Karlsruhe. EnBW Energie Baden-Württemberg AG has filed a formal complaint with the Directorate-General for Competition and the Directorate-General for the Environment of the European Commission against the German "law concerning the national allocation plan for greenhouse gas emission rights in the allocation period from 2005 to 2007" and the "national allocation plan of the Federal Republic of Germany for the period from 2005 to 2007". In its objection, EnBW requests the rejection of the German law by the European Commission as well as the institution of formal subsidy proceedings against Germany. EnBW claims that the German allocation law is not in compliance with the uniform implementation of the European directive and that it favours national competitors of EnBW in direct violation of the European regulations.
EnBW believes that the transfer provision that has been included in the German legislation puts it at a particular disadvantage. According to this regulation, a company that replaces an old high-emission power station with a new lower-emission power station can transfer the annual certificates for the old station to the new station for a period of four years and can sell the resulting surplus certificates at a profit: based on a certificate price of 10 Euro, this transfer regulation generates a cumulative benefit of up to 220 million euros compared to competitors for companies who build a new power station. Independent experts estimate the competitive disadvantage for EnBW due to the planned legislation as being in the order of 1 billion euros for the period from 2005 to 2020.

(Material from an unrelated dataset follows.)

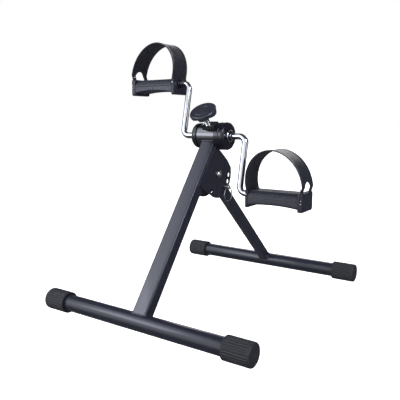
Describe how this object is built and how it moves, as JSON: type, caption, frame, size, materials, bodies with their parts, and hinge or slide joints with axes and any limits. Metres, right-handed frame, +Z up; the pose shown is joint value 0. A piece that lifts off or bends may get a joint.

EnBW also sees itself at a disadvantage due to a further aspect of the legislation. The company has to shut down its nuclear power station in Obrigheim in 2005 in line with the agreement on the exit from nuclear energy generation and offset the resulting production loss in coming years with the help of existing conventional power stations. The resulting additional emissions correspond to the equivalent of around 2.2 million certificates a year. However, the German allocation regulations make no provision for adequate special allocations due to the company's exit from nuclear energy, and this means that EnBW lacks an annual 1.7 million certificates for the period from 2005 to 2007 and an annual 2.2 million certificates from 2008 onwards.
EnBW's objection is based on the fact that, in addition to causing competitive distortion, the existing regulations also fail to achieve the intended ecological effects. "The transfer regulations do not result primarily in reduced emission levels but lead to "profit-taking". It is grotesque that a company like EnBW, which has been and will continue to be highly efficient in the area of emission reduction compared to its competitors, has to purchase certificates while less efficient companies will be able to sell certificates. Although we have always acted in an exemplary fashion in the past in terms of environmental protection measures and intend to continue to do so, we – a highly efficient operator when it comes to emissions – are still being put at a serious disadvantage compared to individual competitors. The consequence of the German allocation regulations will be that the biggest CO2 polluter may profit most of all. This is absurd and cannot be desirable from either an ecological or an economic point of view", says Prof. Dr. Utz Claassen, CEO of EnBW.
EnBW is confident that the objection filed with the Directorate-General for Competition in Brussels will be successful. The German legislative would then be forced to restructure the process for the allocation of certificates and make it fairer from a competitive point of view.